San Buenaventura, Collationes in Hexaëmeron I,10

Las palabras son valiosas, pero más valioso es el silencio

 

«Dichoso el siervo que […] no es pronto para hablar, sino que prepara sabiamente lo que ha de decir y responder» (San Francisco).

            El silencio es siempre compañero de la palabra. Podemos decir que la palabra nace en el silencio. Una palabra oportuna, madura, responsable, que construye y da vida. En el campo del lenguaje, hay siempre espacio para el silencio y el callar. Cuando la persona no dedica un tiempo a callar, a no hablar, pierde la ocasión para que madure en su interior lo que habrá de decir y se daña a sí misma. Para tener autoridad moral, hay que aprender a callar.

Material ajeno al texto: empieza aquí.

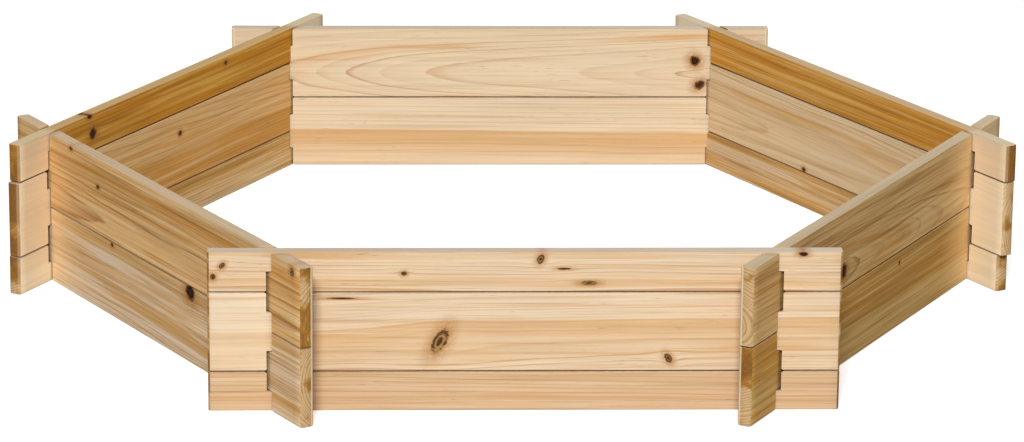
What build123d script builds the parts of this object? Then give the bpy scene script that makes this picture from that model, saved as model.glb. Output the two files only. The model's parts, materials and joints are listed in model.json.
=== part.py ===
"""Hexagonal sandbox frame of softwood boards, laid up like a log cabin with no fasteners.

Three of the six sides are two full boards high. The three between them are a half board, a full board
and a half board high, so each board on one side reaches half a board past the joints of the next side.
Every board is notched near both ends. The notches are cut at the corner angle, and each one takes the
neck that a crossing board keeps between its own notches. The ends stand out past the corners.

Row frame: millimetres, +Z up, the origin on the ground at the centre of the hexagon, +X along the front
side. A board's own frame: x along the board, y towards the sand, z up from its lower edge.
"""

from build123d import *
from math import radians, sin, tan
import os

# Timber
BOARD_HEIGHT = 100.0  # a full board, on edge
BOARD_THICKNESS = 18.0
HALF_BOARD_HEIGHT = BOARD_HEIGHT / 2  # a full board ripped in two

# Lay-up
SIDES = 6
CROSSING_SPACING = 600.0  # along a board, between the centres of its two crossings
END_OVERHANG = 80.0  # from a crossing's centre to the board's end

# Notches, measured along the board
STUB_SIDE_GAP = 4.5  # between a crossing board and the notch wall nearer the board's end
RUN_SIDE_GAP = 2.5  # between a crossing board and the other notch wall
FLOOR_GAP = 0.5  # kept by each notch's floor, so that boards bear edge on edge
MOUTH_CHAMFER = 2.0  # on the two corners where a notch opens

# Eased edges
LONG_ARRIS = 0.8
END_CHAMFER = 3.0  # on the four upright edges at the two ends

CORNER_TURN = 360.0 / SIDES  # degrees from one side to the next
APOTHEM = CROSSING_SPACING / 2 / tan(radians(CORNER_TURN / 2))
BOARD_LENGTH = CROSSING_SPACING + 2 * END_OVERHANG
NOTCH_DEPTH = HALF_BOARD_HEIGHT / 2 + FLOOR_GAP
NOTCH_WIDTH = BOARD_THICKNESS / sin(radians(CORNER_TURN)) + STUB_SIDE_GAP + RUN_SIDE_GAP
NOTCH_OFFSET = (STUB_SIDE_GAP - RUN_SIDE_GAP) / 2  # from the crossing's centre towards the end
CUT_CLEAR = 5.0  # how far the notch cutter runs past the timber


def notch_cutter(end, edge_z, inward):
    """The space of one notch. end is +1 or -1 along x; inward is +1 for a notch cut down into z < edge_z."""
    half = NOTCH_WIDTH / 2
    mouth = half + MOUTH_CHAMFER
    profile = [(-half, NOTCH_DEPTH), (half, NOTCH_DEPTH), (half, MOUTH_CHAMFER), (mouth, 0)]
    profile += [(mouth, -CUT_CLEAR), (-mouth, -CUT_CLEAR), (-mouth, 0), (-half, MOUTH_CHAMFER)]
    centre = end * (CROSSING_SPACING / 2 + NOTCH_OFFSET)
    points = [Vector(centre + x, 0, edge_z - inward * depth) for x, depth in profile]
    face = make_face(Polyline(*points, close=True))
    slant = Vector(end, tan(radians(CORNER_TURN)), 0).normalized()
    reach = (BOARD_THICKNESS / 2 + CUT_CLEAR) / slant.Y
    return extrude(face, amount=reach, dir=slant) + extrude(face, amount=reach, dir=-slant)


def board(height, notched_edges):
    """One board in its own frame. notched_edges names the edges that are cut: "upper", "lower" or both."""
    blank = Pos(0, 0, height / 2) * Box(BOARD_LENGTH, BOARD_THICKNESS, height)
    blank = chamfer(blank.edges().filter_by(Axis.Z), END_CHAMFER)
    rims = blank.faces().sort_by(Axis.Z)[0].edges() + blank.faces().sort_by(Axis.Z)[-1].edges()
    blank = chamfer(rims, LONG_ARRIS)
    for end in (-1, 1):
        if "upper" in notched_edges:
            blank -= notch_cutter(end, height, 1)
        if "lower" in notched_edges:
            blank -= notch_cutter(end, 0, -1)
    return blank


# Each side as its number, counted from the front anticlockwise seen from above, and its boards upwards
FULL_BOARD = board(BOARD_HEIGHT, ("upper", "lower"))
FOOT_BOARD = board(HALF_BOARD_HEIGHT, ("upper",))
RIM_BOARD = board(HALF_BOARD_HEIGHT, ("lower",))
STAGGERED = [
    ("bottom_half_board", FOOT_BOARD, 0),
    ("middle_board", FULL_BOARD, HALF_BOARD_HEIGHT),
    ("top_half_board", RIM_BOARD, HALF_BOARD_HEIGHT + BOARD_HEIGHT),
]
PLAIN = [
    ("bottom_board", FULL_BOARD, 0),
    ("top_board", FULL_BOARD, BOARD_HEIGHT),
]
LAY_UP = {
    "front": (0, STAGGERED),
    "front_right": (1, PLAIN),
    "rear_right": (2, STAGGERED),
    "rear": (3, PLAIN),
    "rear_left": (4, STAGGERED),
    "front_left": (5, PLAIN),
}

os.makedirs("parts", exist_ok=True)
for side, (number, courses) in LAY_UP.items():
    for name, timber, height in courses:
        placed = Rot(0, 0, CORNER_TURN * number) * Pos(0, -APOTHEM, height) * timber
        export_step(placed, f"parts/{side}_{name}.step")
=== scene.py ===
import json
from math import hypot, pi, radians, sin, tan

import bpy
import numpy as np
from mathutils import Matrix, Vector


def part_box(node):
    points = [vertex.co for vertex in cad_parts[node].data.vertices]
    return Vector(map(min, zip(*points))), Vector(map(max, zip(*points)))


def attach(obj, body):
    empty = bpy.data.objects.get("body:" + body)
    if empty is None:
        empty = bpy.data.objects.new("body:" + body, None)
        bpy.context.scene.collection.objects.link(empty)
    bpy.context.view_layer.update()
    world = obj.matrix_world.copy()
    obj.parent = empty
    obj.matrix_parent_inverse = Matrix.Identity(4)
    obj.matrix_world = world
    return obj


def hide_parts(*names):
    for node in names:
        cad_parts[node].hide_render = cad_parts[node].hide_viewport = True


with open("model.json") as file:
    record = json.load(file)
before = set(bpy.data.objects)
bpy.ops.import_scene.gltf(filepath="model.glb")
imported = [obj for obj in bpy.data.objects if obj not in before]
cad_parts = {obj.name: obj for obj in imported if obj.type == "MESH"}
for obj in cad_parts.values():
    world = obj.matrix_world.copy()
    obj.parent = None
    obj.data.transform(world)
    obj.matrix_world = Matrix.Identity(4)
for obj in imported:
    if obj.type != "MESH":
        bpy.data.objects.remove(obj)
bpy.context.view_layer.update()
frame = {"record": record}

# ---- Front side: half board, full board, half board ---------------------------------------------
# Planed fir boards stand on edge, one on another, with no screw or nail. The bottom and the top board
# are a full board ripped in two, and all three are notched at the corner angle near both ends.

CORNER_TURN = radians(60)  # from one side of the hexagon to the next
low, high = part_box("front_middle_board")
LENGTH, THICKNESS = high.x - low.x, high.y - low.y
SIDE_DISTANCE = -(low.y + high.y) / 2  # from the middle of the sand to the middle of a board
CROSSING = SIDE_DISTANCE * tan(CORNER_TURN / 2)  # from a board's middle to where the next side crosses it
NOTCH_DEPTH = 0.0255
STUB_SIDE_GAP, RUN_SIDE_GAP = 0.0045, 0.0025
NOTCH_INNER = CROSSING - THICKNESS / sin(CORNER_TURN) / 2 - RUN_SIDE_GAP
NOTCH_OUTER = CROSSING + THICKNESS / sin(CORNER_TURN) / 2 + STUB_SIDE_GAP
MOUTH_CHAMFER = 0.002
LONG_EASING = 0.0010  # the planer's rounding of the four long edges
END_CHAMFER = 0.003
END_EASING = 0.0008
KNOT_SUNK = 0.0007  # how far a dead knot has shrunk back from the face
EDGE_WAVER = 0.0004  # how unevenly the edges that bear on each other have shrunk
BOW = 0.0004


def ruled(low, high, step, marks):
    """Lines from low to high, about a step apart, with every mark among them."""
    marks = [low, *sorted(m for m in set(marks) if low < m < high), high]
    lines = [low]
    for a, b in zip(marks, marks[1:]):
        lines += list(np.linspace(a, b, max(1, round((b - a) / step)) + 1)[1:])
    return np.array(lines)


def steps_in(edge, inward, reach):
    """Marks that crowd towards an edge which is to be eased over that reach."""
    return [edge + inward * reach * share for share in (0, 0.2, 0.45, 0.7, 1)]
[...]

La palabra, el lenguaje, es algo personal. Es también una música, que puede ser armonía que une los corazones, o bien puede crear caos, una cacofonía. Entonces se entiende el valor del silencio, precisamente cuando la palabra muestra sus límites.

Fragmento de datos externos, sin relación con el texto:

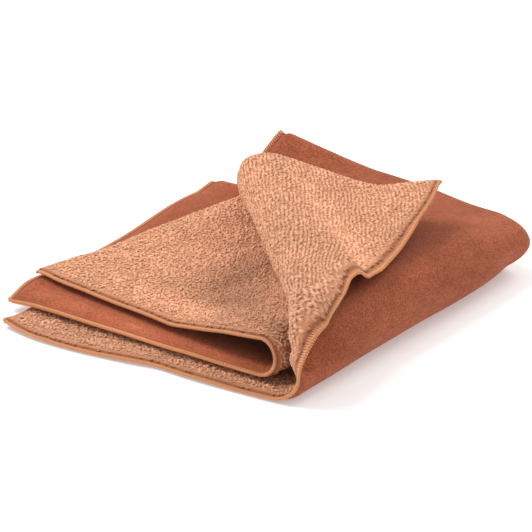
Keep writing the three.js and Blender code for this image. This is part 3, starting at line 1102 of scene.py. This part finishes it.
overlock = overlock_tree()
looper_thread = thread_finish(
    "looper_thread", (0.57, 0.225, 0.092), (0.87, 0.405, 0.185), (0.64, 0.53, 0.49)
)
for name, length, place in edges:
    end = corner_cut if name in ("left", "right") else seam_width
    coils = []
    for width, pitch, height, radius, points in looper_coils:
        for coil_length, where, start in (
            (length - 2 * end - wrap_lean * width, place, end),
            (corner_coil_length, lambda inset, run: place(*across_corner(inset, run)), 0.0),
        ):
            wraps = grown(
                overlock,
                "overlock_" + name,
                edge_length=coil_length,
                wrap_pitch=pitch,
                seam_width=width,
                wrap_height=height,
                wrap_lean=wrap_lean,
                wrap_power=wrap_power,
                wrap_points=points,
                thread_radius=radius,
                thread_sides=thread_sides,
                material=looper_thread,
            )
            coils.append(lay_along(wraps, where, 0.0, start))
    piece = fold_mesh("overlock_" + name, joined(coils))
    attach(piece, "root")
    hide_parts("looper_threads_" + name)


# The needle thread: the row of stitches on the suede side that locks the looper
# threads and both plies, just inside the wraps.
stitch_pitch = 1.12 * mm
stitch_radius = 0.16 * mm
stitch_depth = 0.3 * mm
stitch_inset = 2.35 * mm
stitch_height = -0.5 * mm
stitch_share = 0.95
stitch_bow = 0.6
stitch_steps = 5


def stitch_row_tree():
    """Geometry tree: a row of stitches along Y, each an arch of thread."""
    tree, given = tree_with(
        "needle_stitches",
        Float=(
            "Row Length",
            "Stitch Pitch",
            "Stitch Depth",
            "Stitch Share",
            "Stitch Bow",
            "Thread Radius",
        ),
        Int=("Stitch Steps", "Thread Sides"),
        Material=("Material",),
    )
    count = maths(tree, "DIVIDE", given["Row Length"], given["Stitch Pitch"])
    row = put(
        tree,
        "GeometryNodeMeshLine",
        [
            ("Count", maths(tree, "FLOOR", count)),
            ("Offset", combined(tree, y=given["Stitch Pitch"])),
        ],
    )
    length = maths(tree, "MULTIPLY", given["Stitch Pitch"], given["Stitch Share"])
    bow = combined(
        tree,
        maths(tree, "MULTIPLY", given["Thread Radius"], given["Stitch Bow"]),
        maths(tree, "MULTIPLY", given["Stitch Pitch"], 0.5),
        maths(tree, "MULTIPLY", given["Stitch Depth"], -2.0),
    )
    arch = put(
        tree,
        "GeometryNodeCurveQuadraticBezier",
        [
            ("Resolution", given["Stitch Steps"]),
            ("Start", (0.0, 0.0, 0.0)),
            ("Middle", bow),
            ("End", combined(tree, y=length)),
        ],
    )
    stitch = thread_along(tree, arch.outputs[0], given["Thread Sides"], given["Thread Radius"])
    feeds = [("Points", row.outputs[0]), ("Instance", stitch)]
    stitches = put(tree, "GeometryNodeInstanceOnPoints", feeds)
    close_tree(tree, stitches.outputs[0], given["Material"])
    return tree


stitch_row = stitch_row_tree()
needle_thread = thread_finish(
    "needle_thread", (0.30, 0.10, 0.045), (0.50, 0.19, 0.09), unchanged
)
for name, length, place in edges:
    row = grown(
        stitch_row,
        "stitches_" + name,
        row_length=length - 2 * stitch_inset,
        stitch_pitch=stitch_pitch,
        stitch_depth=stitch_depth,
        stitch_share=stitch_share,
        stitch_bow=stitch_bow,
        stitch_steps=stitch_steps,
        thread_radius=stitch_radius,
        thread_sides=thread_sides,
        material=needle_thread,
    )
    row.transform(Matrix.Translation((stitch_inset, 0, 0)))
    piece = fold_mesh("stitches_" + name, lay_along(row, place, stitch_height, stitch_inset))
    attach(piece, "root")
    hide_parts("needle_thread_" + name)


# The studio: a pale floor under large soft lights, and the camera where the
# photographer stood.
floor_half = 4.0
floor_glow = 0.28
room_light = 0.68
room_white = 1.0
floor_mesh = bpy.data.meshes.new("floor")
floor_corners = ((-1, -1), (1, -1), (1, 1), (-1, 1))
floor_mesh.from_pydata(
    [(x * floor_half, y * floor_half, 0) for x, y in floor_corners], [], [(0, 1, 2, 3)]
)
floor = bpy.data.objects.new("floor", floor_mesh)
bpy.context.scene.collection.objects.link(floor)
floor_paint, floor_tree = new_material("pale_floor")
floor_skin = put(
    floor_tree,
    "ShaderNodeBsdfPrincipled",
    [
        ("Base Color", (0.86, 0.86, 0.855, 1)),
        ("Roughness", 0.75),
        ("Emission Color", (1.0, 1.0, 1.0, 1.0)),
        ("Emission Strength", floor_glow),
    ],
)
put(floor_tree, "ShaderNodeOutputMaterial", [("Surface", floor_skin.outputs[0])])
floor_mesh.materials.append(floor_paint)

world = bpy.data.worlds.new("studio")
bpy.context.scene.world = world
world.use_nodes = True
background = world.node_tree.nodes["Background"].inputs
background["Color"].default_value = (1, 0.99, 0.98, 1)
# The room lights the cloth softly and looks white to the camera.
seen = put(world.node_tree, "ShaderNodeLightPath").outputs["Is Camera Ray"]
glow = mapped(world.node_tree, seen, (0.0, 1.0), (room_light, room_white))
world.node_tree.links.new(glow, background["Strength"])
lamp_target = (0, 0, 0.02)


def softbox(name, place, width, power):
    lamp = bpy.data.lights.new(name, "AREA")
    lamp.shape = "SQUARE"
    lamp.size = width
    lamp.energy = power
    holder = bpy.data.objects.new(name, lamp)
    holder.location = place
    aim = Vector(lamp_target) - Vector(place)
    holder.rotation_euler = aim.to_track_quat("-Z", "Y").to_euler()
    bpy.context.scene.collection.objects.link(holder)


softbox("key_softbox", (-0.75, -0.15, 1.15), 0.7, 12.0)
softbox("back_softbox", (0.35, 0.95, 1.0), 0.8, 6.0)

camera_aim = Vector((79.49 * mm - outline_centre[0], 79.0 * mm - outline_centre[1], 15 * mm))
camera_azimuth = math.radians(30.79)
camera_elevation = math.radians(24.77)
camera_distance = 1.3051
# The picture's width and the lens's focal length, in pixels.
picture_width = 532
focal_length = 3128.48
camera_back = Vector(
    (
        math.sin(camera_azimuth) * math.cos(camera_elevation),
        -math.cos(camera_azimuth) * math.cos(camera_elevation),
        math.sin(camera_elevation),
    )
)
camera = bpy.data.cameras.new("camera")
camera.sensor_width = 36.0
camera.lens = camera.sensor_width * focal_length / picture_width
camera.clip_end = 50
viewer = bpy.data.objects.new("camera", camera)
viewer.location = camera_aim + camera_distance * camera_back
viewer.rotation_euler = (-camera_back).to_track_quat("-Z", "Y").to_euler()
bpy.context.scene.collection.objects.link(viewer)
bpy.context.scene.camera = viewer
bpy.context.scene.view_settings.view_transform = "Standard"

bpy.context.view_layer.update()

            El uso de las palabras requiere el sentido común por parte nuestra. Una persona que habla mucho puede ser incapaz de expresar una idea, aunque use mil palabras. Al contrario, quien sabe callar y es dueño del silencio sabe expresarse de un modo adecuado incluso con una sola palabra. Por otra parte, a veces una palabra es menos expresiva que un momento de silencio.

            A menudo, en la vida cotidiana hay situaciones que no conseguimos afrontar. En esos casos el silencio puede ser una gran ayuda, un silencio que se convierte en escucha de la realidad y del sentido que se encuentra más allá de las palabras, los acontecimientos y las personas. Dicho sentido, en definitiva, reside en Dios y en su amor infinito y eterno.

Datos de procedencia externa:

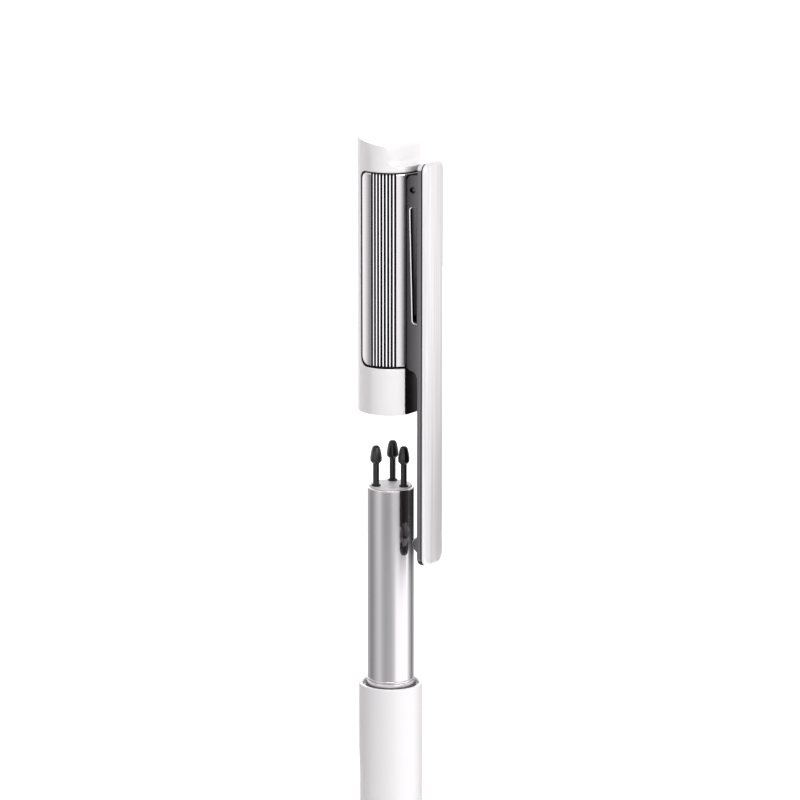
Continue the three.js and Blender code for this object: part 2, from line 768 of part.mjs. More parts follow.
// The pen's body, its storage tube and the nose, all on the axis.
function addBody(pen) {
  addPiece(pen, 'barrel', barrel(), whiteGloss());
  addPiece(pen, 'tube_socket', tubeSocket(), material(0xd8d6d8, 0.5, 0));
  addPiece(pen, 'storage_tube', storageTube(), polishedSteel());
  const collar = ring(tubeR + fitGap, collarR, socketFaceZ, socketFaceZ + collarHeight, roundRing);
  addPiece(pen, 'collar_ring', collar, polishedSteel());
  addPiece(pen, 'nib_holder', nibHolder(), material(0xc4c2c4, 0.5, 0));
  addPiece(pen, 'nose_cone', noseCone(), polishedSteel());
  const seal = ring(spigotR - sealDepth + fitGap / 2, boreR - fitGap / 2, sealZ, sealZ + sealSize, roundRing);
  addPiece(pen, 'nose_seal', seal, material(0x202020, 0.8, 0));
}

// Spare nibs on a circle, each in its grommet.
function addSpares(pen) {
  for (let i = 0; i < spareCount; i++) {
    const a = spareAngle(i);
    const spare = addPiece(pen, `spare_nib_${i + 1}`, nib(), blackNib());
    spare.position.set(spareCircleR * Math.cos(a), spareCircleR * Math.sin(a), tubeTopZ + spareReach);
    const sleeve = addPiece(pen, `nib_grommet_${i + 1}`, grommet(), material(0x151515, 0.8, 0));
    sleeve.position.set(spare.position.x, spare.position.y, tubeTopZ - holderDrop);
  }
}

// The writing nib, the aerial round it and the pressure sensor above it.
function addTip(pen) {
  const writing = addPiece(pen, 'writing_nib', nib(), blackNib());
  writing.rotation.x = Math.PI;
  writing.position.z = nibTipZ;
  addPiece(pen, 'nib_carrier', nibCarrier(), material(0xe6e2d6, 0.4, 0));
  const core = ring(ferriteBoreR, ferriteR, ferriteLowZ, ferriteTopZ, roundInner);
  addPiece(pen, 'ferrite_core', core, material(0x3a3838, 0.6, 0));
  const coil = ring(ferriteR + fitGap, ferriteR + coilThickness, coilLowZ, coilTopZ, roundInner);
  addPiece(pen, 'coil', coil, material(0xb4622d, 0.35, 1));
  addPiece(pen, 'coil_holder', coilHolder(), material(0x2d2d2f, 0.5, 0));
  addPiece(pen, 'sensor_housing', sensorHousing(), material(0x2d2d2f, 0.5, 0));
  const pad = disc(padR, padZ, padZ + padThickness, roundInner);
  addPiece(pen, 'pressure_pad', pad, material(0x222222, 0.85, 0));
  const sensor = disc(chamberR - fitGap, sensorZ, sensorZ + sensorThickness, roundInner);
  addPiece(pen, 'pressure_sensor', sensor, material(0xd9c9a3, 0.4, 0));
  addPiece(pen, 'sensor_lid', sensorLid(), material(0x2d2d2f, 0.5, 0));
}

// The electronics, turned so that the magnets lie under the barrel's flat.
function addElectronics(pen) {
  const turnedGroup = new THREE.Group();
  turnedGroup.rotation.z = flatAngle;
  pen.add(turnedGroup);
  addPiece(turnedGroup, 'sensor_flex', sensorFlex(), material(0xb87a3a, 0.5, 0));
  const chassis = new THREE.Group();
  chassis.position.z = trayZ;
  turnedGroup.add(chassis);
  addPiece(chassis, 'board_tray', boardTray(), material(0x35353a, 0.6, 0));
  const half = boardWidth / 2;
  const board = box(boardBackX, trayFaceX - fitGap, -half, half, boardStart, boardStart + boardLength);
  addPiece(chassis, 'circuit_board', board, material(0x1d5c3a, 0.5, 0));
  addPiece(chassis, 'controller_chip', onBoard([chipHeight, chipSize, chipSize], chipDistance),
    material(0x1a1a1a, 0.5, 0));
  for (let i = 0; i < capacitorCount; i++) {
    const capacitor = onBoard(capacitorSize, capacitorStart + i * capacitorPitch);
    addPiece(chassis, `tuning_capacitor_${i + 1}`, capacitor, material(0xa98a5c, 0.5, 0));
  }
  addPiece(chassis, 'trimmer', onBoard(trimmerSize, trimmerDistance), material(0xd8d0c0, 0.5, 0));
  magnetPlaces.forEach((low, i) => {
    addPiece(chassis, `magnet_${i + 1}`, magnet(low), material(0xa9a9ad, 0.3, 1));
  });
}

// The cap with its clip, in a group that stands on the cap's rim.
function addCap(pen) {
  const cap = new THREE.Group();
  cap.position.z = capZ;
  pen.add(cap);
  addPiece(cap, 'cap_shell', capShell(), whiteGloss());
  addPiece(cap, 'cap_core', capCore(), polishedSteel());
  addPiece(cap, 'grip_ring', gripRing(), material(0x2a2a2a, 0.8, 0));
  addPiece(cap, 'clip_pin', clipPin(), polishedSteel());
  addPiece(cap, 'clip_channel', clipChannel(), darkSteel());
  const plate = alongX(clipOutline(), clipInnerX + barThickness, clipInnerX + barThickness + plateThickness);
  addPiece(cap, 'clip_plate', plate, whiteGloss());
  addPiece(cap, 'clip_spring', clipSpring(), polishedSteel());
  addPiece(cap, 'spring_rivet', springRivet(), polishedSteel());
}

const pen = new THREE.Group();
pen.name = 'stylus_pen';
addBody(pen);
addSpares(pen);
addTip(pen);
addElectronics(pen);
addCap(pen);

export default pen;
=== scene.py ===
from math import acos, cos, pi, radians, sin, sqrt, tan

import bmesh
import bpy
from mathutils import Matrix, Vector


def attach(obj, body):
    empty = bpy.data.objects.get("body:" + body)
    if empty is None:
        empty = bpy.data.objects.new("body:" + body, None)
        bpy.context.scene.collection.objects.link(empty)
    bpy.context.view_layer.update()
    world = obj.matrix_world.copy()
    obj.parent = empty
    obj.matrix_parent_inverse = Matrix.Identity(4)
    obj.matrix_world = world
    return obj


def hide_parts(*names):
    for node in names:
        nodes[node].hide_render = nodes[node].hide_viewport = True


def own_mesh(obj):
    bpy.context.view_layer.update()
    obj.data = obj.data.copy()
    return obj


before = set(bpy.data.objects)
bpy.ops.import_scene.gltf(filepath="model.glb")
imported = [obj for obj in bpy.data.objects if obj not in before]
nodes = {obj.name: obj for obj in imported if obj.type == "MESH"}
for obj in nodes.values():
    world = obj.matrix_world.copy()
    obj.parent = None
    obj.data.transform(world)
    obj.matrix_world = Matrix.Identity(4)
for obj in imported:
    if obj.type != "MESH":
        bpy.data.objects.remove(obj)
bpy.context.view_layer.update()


# Barrel. A white ABS tube, injection moulded and polished, with a gloss lacquer.
# A shallow flat along one side lies over the magnets. Its rim is rounded by a hair.

def linear(code):
    """The linear colour of an sRGB hex code."""
    parts = [int(code[i:i + 2], 16) / 255 for i in (1, 3, 5)]
    return [c / 12.92 if c <= 0.04045 else ((c + 0.055) / 1.055) ** 2.4 for c in parts] + [1]


def add_node(tree, kind, settings=None, links=None):
    """Adds one shader node. Settings are inputs or attributes, and links feed its inputs."""
    node = tree.nodes.new("ShaderNode" + kind)
    for name, value in (settings or {}).items():
        if isinstance(name, int) or name in node.inputs:
            node.inputs[name].default_value = value
        else:
            setattr(node, name, value)
    for name, source in (links or {}).items():
        tree.links.new(source, node.inputs[name])
    return node


def new_material(name, color, roughness, metallic=0.0, **more):
    """Starts a material and gives it back with its node tree and its Principled shader."""
    material = bpy.data.materials.new(name)
    material.use_nodes = True
    tree = material.node_tree
    shader = tree.nodes["Principled BSDF"]
    shader.inputs["Base Color"].default_value = linear(color)
    shader.inputs["Roughness"].default_value = roughness
    shader.inputs["Metallic"].default_value = metallic
    for socket, value in more.items():
        shader.inputs[socket].default_value = value
    return material, tree, shader


def outline(points, rounding=()):
    """A flat face through points in X and Z, with some corners rounded: {corner: radius}."""
    shape = bmesh.new()
    corners = [shape.verts.new((x, 0, z)) for x, z in points]
    shape.faces.new(corners)
    for corner, radius in dict(rounding).items():
        bmesh.ops.bevel(shape, geom=[corners[corner]], offset=radius, offset_type="OFFSET",
                        affect="VERTICES", segments=8, profile=0.5, material=-1)
    return shape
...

            Nuestra fe consiste esencialmente en agradar a Dios, darle gloria, y así agradar al hombre, es decir, hacerle el bien. Podemos decir, como Jesús, que el núcleo esencial de nuestra religión es el amor al prójimo, hacerle el bien en la verdad: “Este es mi mandamiento: que os améis unos a otros como yo os he amado” (Jn 15,12). No es posible vivir esta religión del amor mutuo si no sabemos dominar la palabra, es decir, si no sabemos callar y fiarnos de Dios y del prójimo, que puede abrirse también a su luz aunque no intervengamos nosotros. Muchas veces el silencio tiene un gran poder. Se dice que “el silencio es el escudo de los ignorantes y la protección de los sabios”.

            Hoy no se cultiva el silencio. Es una verdadera lástima que a menudo y por doquier haya ruido y muchas, demasiadas palabras. También entre nosotros, los creyentes en Cristo, abundan las reuniones rebosantes de palabras. Se trata de un problema que afecta al alma, el espíritu, la vida. Hay una saturación, debida al exceso de actividad del cuerpo y de la mente. Necesitamos recogimiento, espacios de pausa, de silencio, de quietud, para regenerar mente, cuerpo y corazón. Es entonces cuando se manifiesta la verdad y se descubre a la persona: al Señor, a nosotros mismos, a los hermanos y hermanas.

            Una Facultad Teológica se dedica, sobre todo, a profundizar en la Verdad y a comunicarla. Se usan muchas palabras: escritas, leídas, dichas. Pero precisamente en un centro de estudios como el nuestro, el silencio tiene una gran importancia. No es suficiente leer, estudiar, dar clase y debatir sobre las verdades de las que nos ocupamos. Es muy importante profundizar, y esto requiere tiempo y espacios de silencio.

            Hoy corremos el peligro de descuidar la reflexión profunda. En cambio, ésta es fundamental para que el pensamiento no sea superficial y las decisiones no sean casuales, es decir, vanas. Hay que aprender, pues, a hacer silencio, a tomarse el tiempo necesario para dejar que la verdad conocida repose en nuestra mente y, al calor de la caridad, se gesten afirmaciones verdaderas y profundas, surjan intuiciones penetrantes acerca del significado de los signos de nuestro tiempo. Para que el servicio de la búsqueda de la verdad, al que todos estamos llamados de algún modo, pueda resultar útil al hombre y la mujer de hoy, es necesario hacer silencio y dejar que broten de él nuestras declaraciones, la comprensión de las verdaderas necesidades de la humanidad contemporánea y las decisiones que estamos llamados a tomar. En esto, San Francisco era un maestro, un hombre capaz de pasar largos periodos de silencio, durante las diversas “cuaresmas” que hacía cada año. Se retiraba al silencio como a un lugar de encuentro con la única Palabra verdadera, el paradigma que ilumina y da sentido a la realidad y a partir del cual recibe significado toda palabra humana. En definitiva, el silencio, sobre todo el silencio de quien ama a Dios, es precisamente eso: un lugar de encuentro, un ámbito en el que sumergirse en la verdad y la luz, para salir de ahí más auténticos, más libres, más sencillos y capaces de comunicar de verdad.

            Que nuestros santos nos ayuden a vivir en plenitud esta dimensión humana y sobrenatural fundamental: la palabra y el silencio.